WHAT THE TASK REQUIRES: Provide the data again in its entirety, exactly as given.

%%

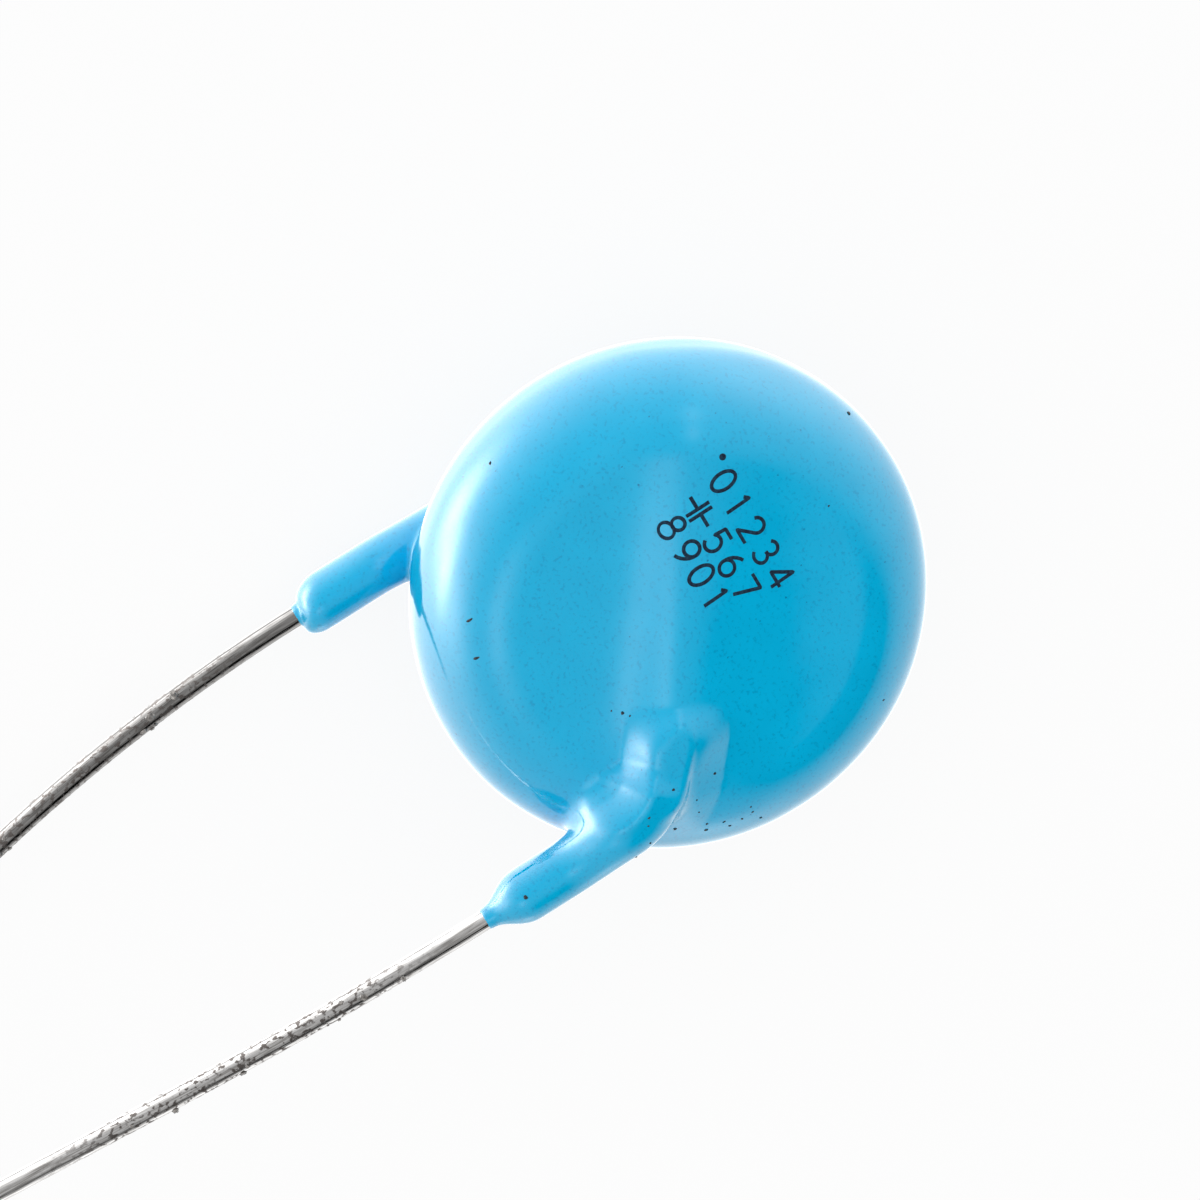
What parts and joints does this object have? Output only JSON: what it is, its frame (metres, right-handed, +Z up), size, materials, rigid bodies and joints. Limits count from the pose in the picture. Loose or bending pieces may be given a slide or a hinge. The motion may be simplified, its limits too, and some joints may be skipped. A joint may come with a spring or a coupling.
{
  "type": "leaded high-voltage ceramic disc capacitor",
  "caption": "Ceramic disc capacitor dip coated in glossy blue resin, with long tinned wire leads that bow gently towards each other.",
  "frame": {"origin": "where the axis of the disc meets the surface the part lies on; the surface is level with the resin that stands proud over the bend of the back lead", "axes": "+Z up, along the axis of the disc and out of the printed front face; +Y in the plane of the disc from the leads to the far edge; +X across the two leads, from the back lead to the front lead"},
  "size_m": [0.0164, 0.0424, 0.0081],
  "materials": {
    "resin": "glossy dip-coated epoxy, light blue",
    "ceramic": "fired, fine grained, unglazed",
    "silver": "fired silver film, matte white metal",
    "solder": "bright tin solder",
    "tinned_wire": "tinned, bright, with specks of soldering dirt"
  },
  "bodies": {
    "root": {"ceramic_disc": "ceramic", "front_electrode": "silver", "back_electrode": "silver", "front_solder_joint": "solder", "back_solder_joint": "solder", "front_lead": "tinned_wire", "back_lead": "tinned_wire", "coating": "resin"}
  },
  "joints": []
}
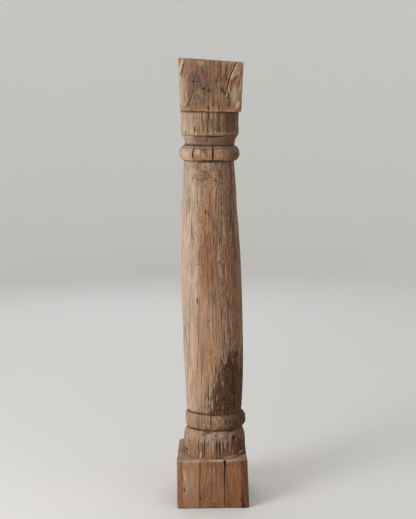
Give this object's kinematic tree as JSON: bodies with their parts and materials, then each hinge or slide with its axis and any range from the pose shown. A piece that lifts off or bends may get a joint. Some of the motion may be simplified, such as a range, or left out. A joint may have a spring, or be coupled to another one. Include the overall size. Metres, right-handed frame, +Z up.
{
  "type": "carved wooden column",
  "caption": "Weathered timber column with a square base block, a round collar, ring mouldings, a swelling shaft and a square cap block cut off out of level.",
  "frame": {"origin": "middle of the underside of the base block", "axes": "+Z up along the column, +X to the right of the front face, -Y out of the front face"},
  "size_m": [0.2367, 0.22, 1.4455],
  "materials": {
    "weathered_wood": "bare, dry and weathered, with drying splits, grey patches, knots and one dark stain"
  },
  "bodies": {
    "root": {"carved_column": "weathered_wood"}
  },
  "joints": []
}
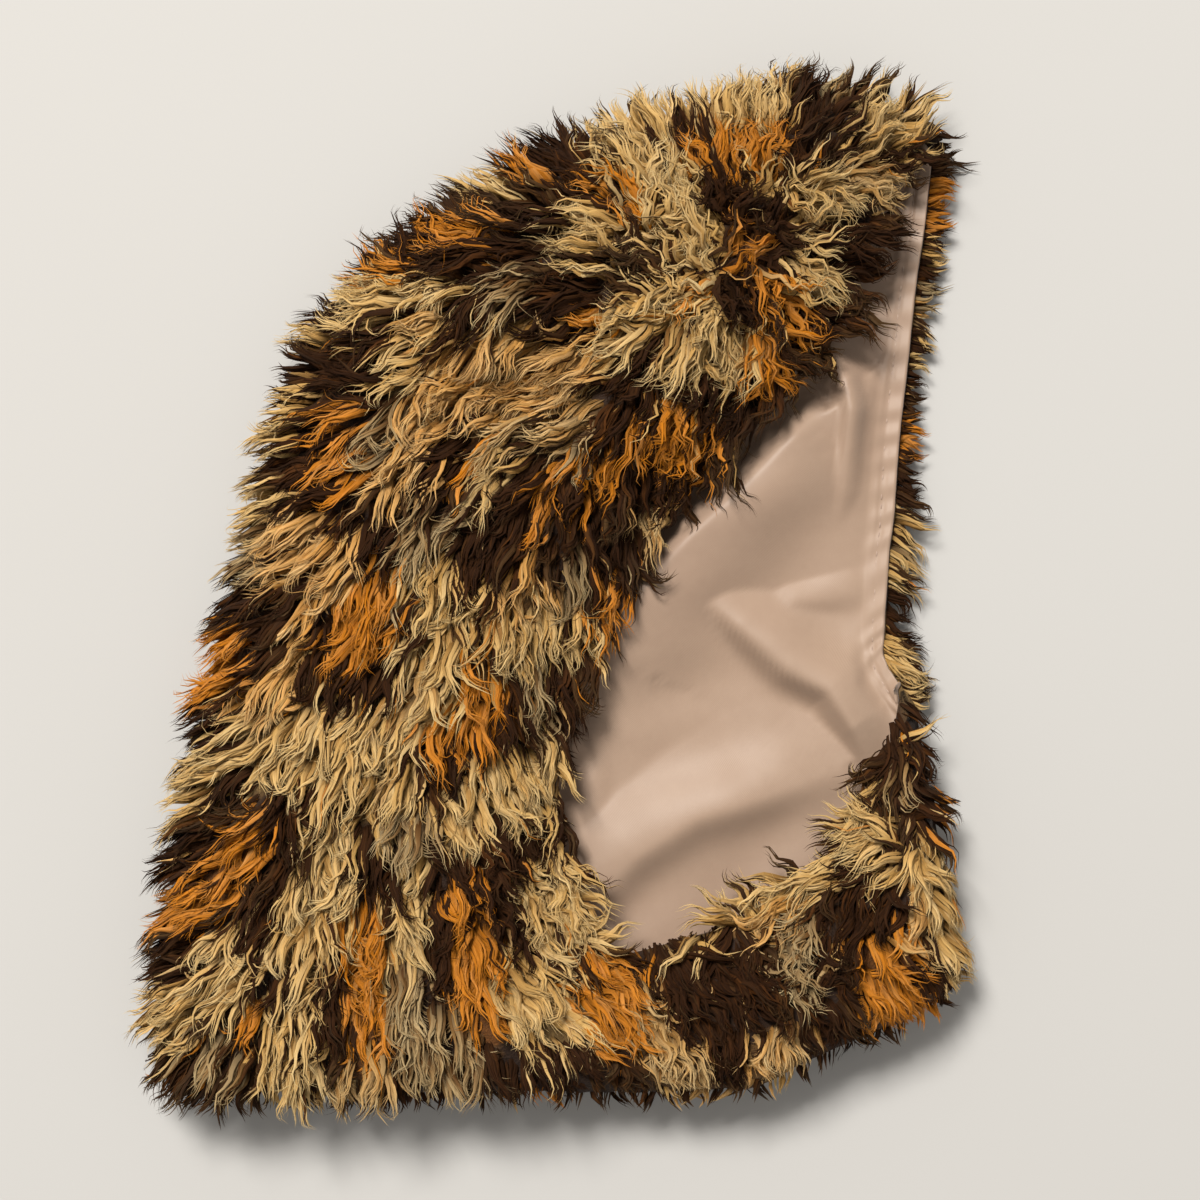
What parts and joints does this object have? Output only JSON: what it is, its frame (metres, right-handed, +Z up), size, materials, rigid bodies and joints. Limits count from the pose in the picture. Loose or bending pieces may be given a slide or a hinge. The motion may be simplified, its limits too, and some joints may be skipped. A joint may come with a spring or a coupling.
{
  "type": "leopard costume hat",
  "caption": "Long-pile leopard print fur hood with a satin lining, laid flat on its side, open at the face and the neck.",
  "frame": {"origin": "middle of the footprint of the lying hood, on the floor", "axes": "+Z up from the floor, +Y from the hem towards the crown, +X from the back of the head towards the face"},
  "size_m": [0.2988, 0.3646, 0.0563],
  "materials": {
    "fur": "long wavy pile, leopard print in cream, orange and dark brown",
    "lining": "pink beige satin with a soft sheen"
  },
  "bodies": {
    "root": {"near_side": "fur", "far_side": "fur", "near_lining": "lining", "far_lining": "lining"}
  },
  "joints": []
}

%%

COMPLETED EXERCISE:
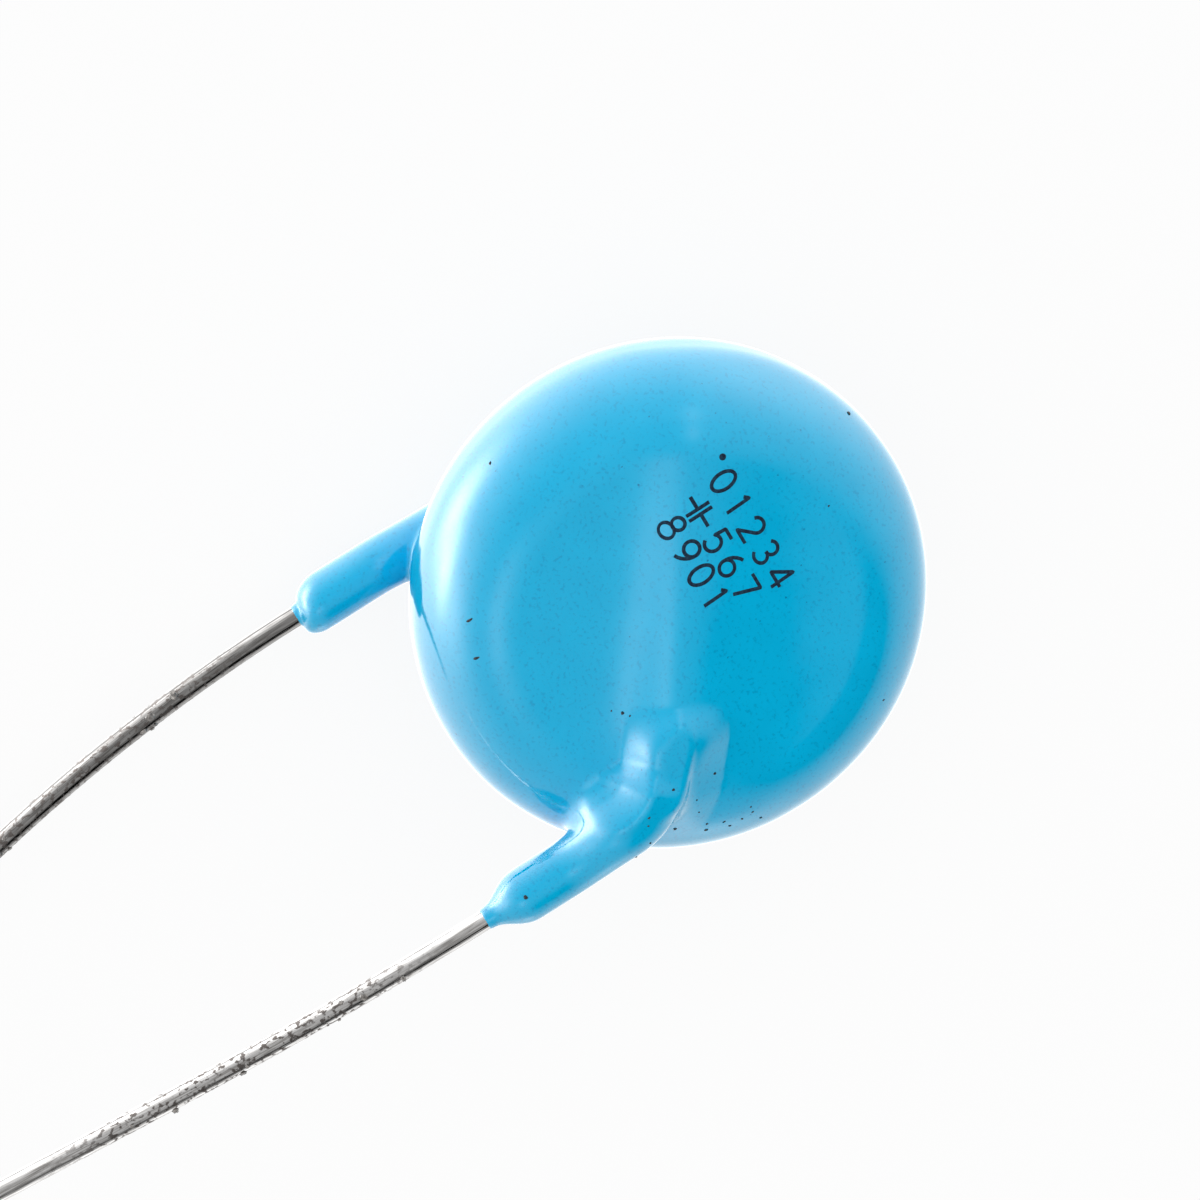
What parts and joints does this object have? Output only JSON: what it is, its frame (metres, right-handed, +Z up), size, materials, rigid bodies and joints. Limits count from the pose in the picture. Loose or bending pieces may be given a slide or a hinge. The motion may be simplified, its limits too, and some joints may be skipped. A joint may come with a spring or a coupling.
{
  "type": "leaded high-voltage ceramic disc capacitor",
  "caption": "Ceramic disc capacitor dip coated in glossy blue resin, with long tinned wire leads that bow gently towards each other.",
  "frame": {"origin": "where the axis of the disc meets the surface the part lies on; the surface is level with the resin that stands proud over the bend of the back lead", "axes": "+Z up, along the axis of the disc and out of the printed front face; +Y in the plane of the disc from the leads to the far edge; +X across the two leads, from the back lead to the front lead"},
  "size_m": [0.0164, 0.0424, 0.0081],
  "materials": {
    "resin": "glossy dip-coated epoxy, light blue",
    "ceramic": "fired, fine grained, unglazed",
    "silver": "fired silver film, matte white metal",
    "solder": "bright tin solder",
    "tinned_wire": "tinned, bright, with specks of soldering dirt"
  },
  "bodies": {
    "root": {"ceramic_disc": "ceramic", "front_electrode": "silver", "back_electrode": "silver", "front_solder_joint": "solder", "back_solder_joint": "solder", "front_lead": "tinned_wire", "back_lead": "tinned_wire", "coating": "resin"}
  },
  "joints": []
}
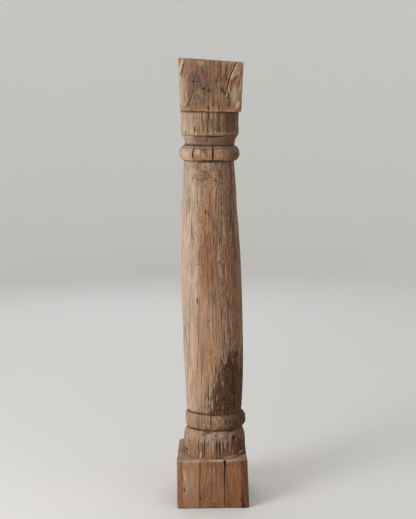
Give this object's kinematic tree as JSON: bodies with their parts and materials, then each hinge or slide with its axis and any range from the pose shown. A piece that lifts off or bends may get a joint. Some of the motion may be simplified, such as a range, or left out. A joint may have a spring, or be coupled to another one. Include the overall size. Metres, right-handed frame, +Z up.
{
  "type": "carved wooden column",
  "caption": "Weathered timber column with a square base block, a round collar, ring mouldings, a swelling shaft and a square cap block cut off out of level.",
  "frame": {"origin": "middle of the underside of the base block", "axes": "+Z up along the column, +X to the right of the front face, -Y out of the front face"},
  "size_m": [0.2367, 0.22, 1.4455],
  "materials": {
    "weathered_wood": "bare, dry and weathered, with drying splits, grey patches, knots and one dark stain"
  },
  "bodies": {
    "root": {"carved_column": "weathered_wood"}
  },
  "joints": []
}
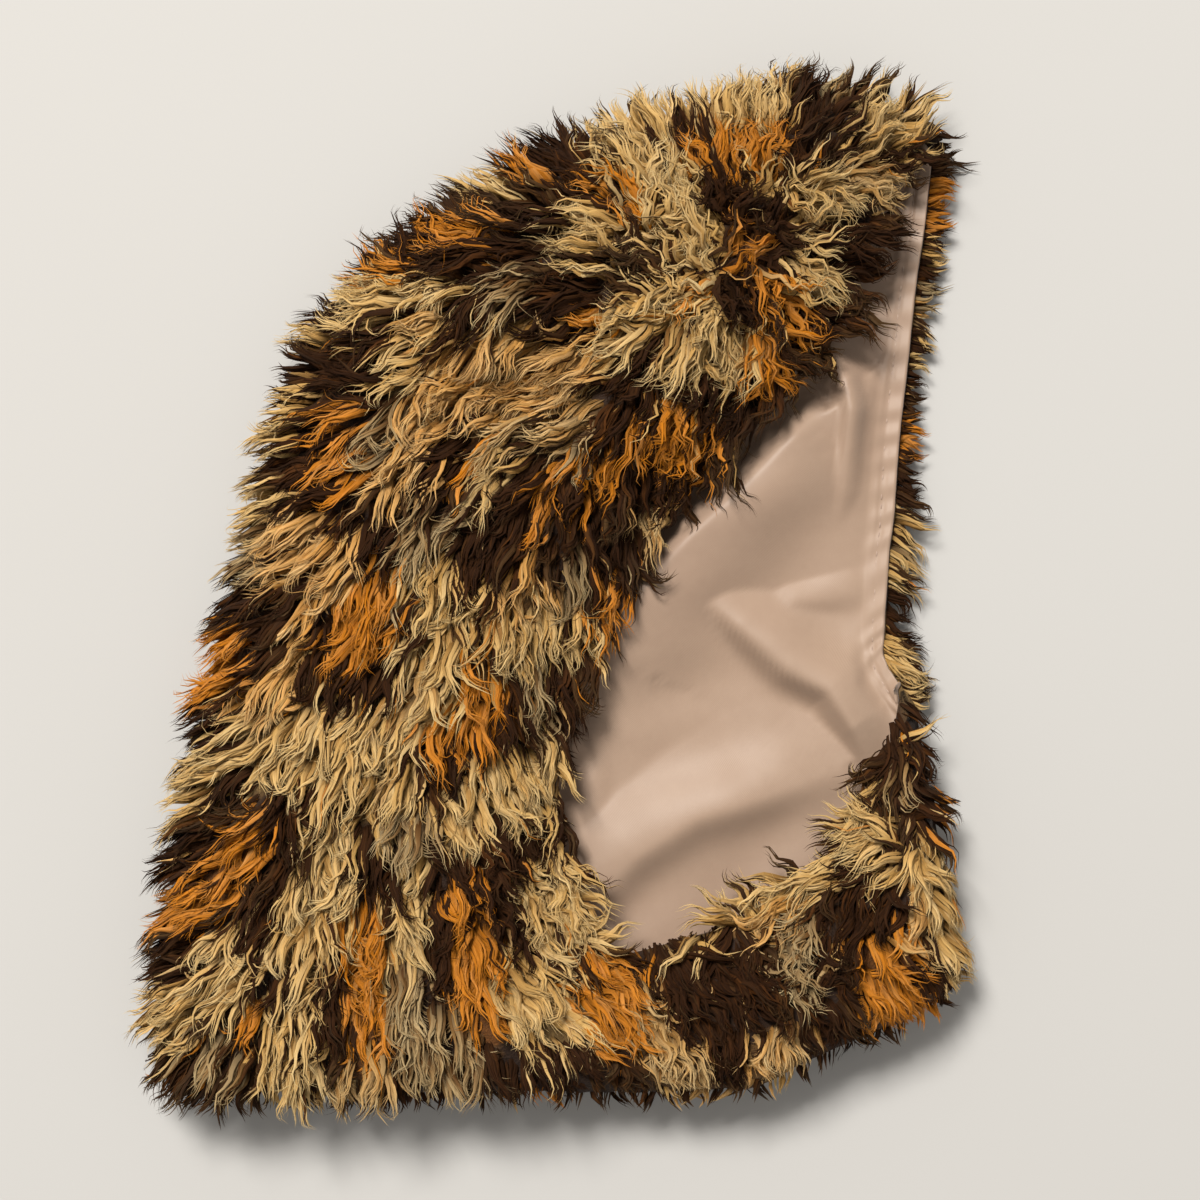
What parts and joints does this object have? Output only JSON: what it is, its frame (metres, right-handed, +Z up), size, materials, rigid bodies and joints. Limits count from the pose in the picture. Loose or bending pieces may be given a slide or a hinge. The motion may be simplified, its limits too, and some joints may be skipped. A joint may come with a spring or a coupling.
{
  "type": "leopard costume hat",
  "caption": "Long-pile leopard print fur hood with a satin lining, laid flat on its side, open at the face and the neck.",
  "frame": {"origin": "middle of the footprint of the lying hood, on the floor", "axes": "+Z up from the floor, +Y from the hem towards the crown, +X from the back of the head towards the face"},
  "size_m": [0.2988, 0.3646, 0.0563],
  "materials": {
    "fur": "long wavy pile, leopard print in cream, orange and dark brown",
    "lining": "pink beige satin with a soft sheen"
  },
  "bodies": {
    "root": {"near_side": "fur", "far_side": "fur", "near_lining": "lining", "far_lining": "lining"}
  },
  "joints": []
}